IVVR is a type of Video Enabled Telephony, rather than a streaming video solution. This means that:
- Interactivity is managed between the host and the endpoint
- Creation of Call Detail Records (CDRs) is an inherent function of the system (CDRs allow for very detailed and accurate tracking)
- Detailed and accurate tracking enable per minute billing
- When per minute billing is not competitively attractive, billable transactions within the call are a possibility
IVVR Market Trends
For most people, IVVR is still a new concept, so it is still in the education/demand generation phase of this market. People may be unfamiliar with IVVR for a variety of reasons; for example, in North America, the 3G-324M-capable network was never deployed by mobile carriers; and in some locations, the technology is deployed, but the high price charged to the end-user for making a 3G-324M video call has slowed its wide adoption. In addition, the Quality of Experience delivered by many endpoints did not meet user expectations.

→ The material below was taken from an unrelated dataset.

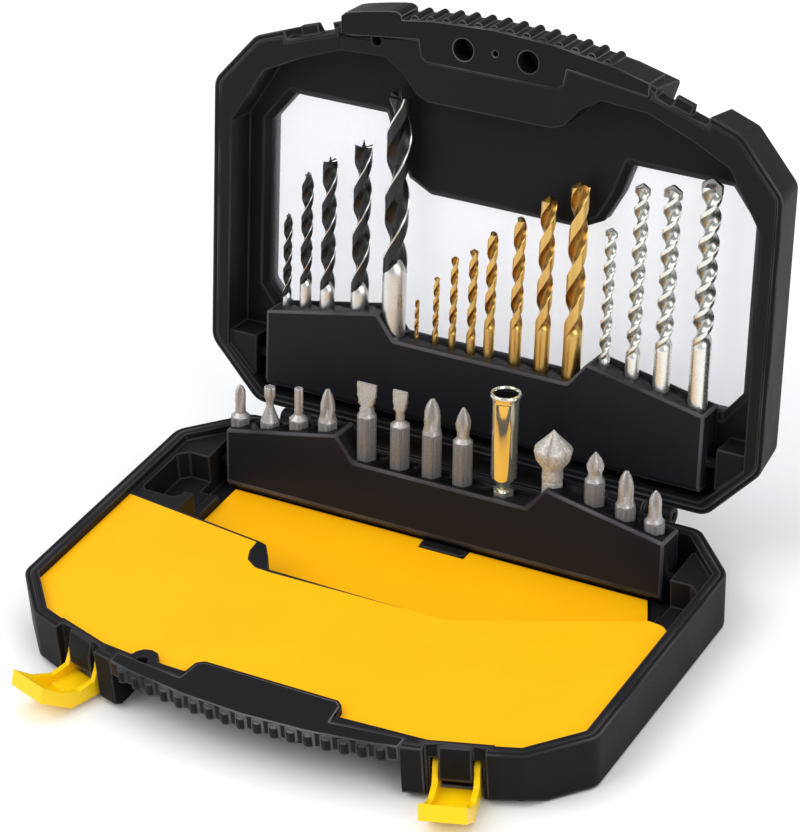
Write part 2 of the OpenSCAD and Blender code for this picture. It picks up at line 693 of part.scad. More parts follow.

However, current deployments of 3G-324M networks are improving, as are the capabilities of the endpoints that support this technology. These improvements include more powerful processers in handsets, better techniques for managing video in the limited bandwidth provided with 3G-324M, and faster call set-up time using Media Oriented Negotiation Acceleration (MONA) and Windowed
Numbered Simple Retransmission Protocol (WNSRP). The 3G-324M technology also has other benefits:
- Is an International standard built into many handsets. The protocols are standardized and the user does not need to load an "app" or configure the handset.
- Is not limited to smartphones, so it potentially can reach many more users. It is commonly recognized that about 85% of deployed handsets in the world today are feature phones, rather than smartphones.
- Does not need a data plan. It is estimated that worldwide only about a quarter of all cell phone users currently have a data plan.
At the same time that more and more people are becoming aware of the capabilities and benefits of implementing an IVVR system, other technology activity is accelerating that will allow these applications to be delivered to a broader market of mobile devices.
This technology includes SIP-based video telephony applications for a variety of smartphone and other application-ready mobile devices. At some point in the near future, the demand for the capability and the ability of the technology to effectively and efficiently deliver the application to the mobile end user will converge. At that point there will be a massive uptake and deployment of this technology around the world.
The IVVR experience is the same no matter what method is used to access the application - be it a 3G-324M mobile handset, SIP-based mobile handset, SIP-based soft phone on a PC, or on a SIP-based video-enabled desktop telephone.
Benefits of IVVR
The benefits of IVVR can be looked at in two ways. The first way is to view IVVR as an extension of the familiar IVR system that can:
- Deliver significantly more complex instruction sets that IVR
- Deliver those instructions much more efficiently than a "voice only interface," in that a picture (or a video) "is worth a thousand words"
- When combined with mobile delivery, deliver complex instructions exactly where and when they are needed
- Deliver certain information graphically when graphics are the most appropriate way to deliver that information (for example, the location of an airplane seat map or the location of a taxi stand may be best communicated with a picture, rather than through a written description)
The second way to view IVVR is as a simplified interface to a complex system, much like an Automatic Teller Machine (ATM) is a simplified interface to a banking system. By using simple commands with limited responses, added to the advantages of a visual interface, a Video Enabled banking by phone system can be more effective and efficient than using a smartphone browser or even a traditional IVR system.
IVVR Technology
The following figure shows one potential implementation of an IVVR system. In certain implementations, the functions of each component may be combined in a single physical server, or two functions may be provided by a single software package.

In the figure, the components perform the following functions:
Application Server or Command Interpreter - Where the application logic is created and/or interpreted for use by the video media server. For example, application logic may be created using a "C" based application program, an XML based programming environment like vXML or ccXML, or through a scripting language like an Asterisk DialPlan.
Video Media Server - Where the video clips and/or other content is stored and formatted for delivery. The video media server may also transcode the content from the format in which it is stored into the format that is correct for the endpoint on which the content will be viewed.
3G-324M Gateway - While some media servers may be able to send and receive content directly to the 3G-324M network, other may require a 3G-324M gateway in order to deliver their content via this type of network.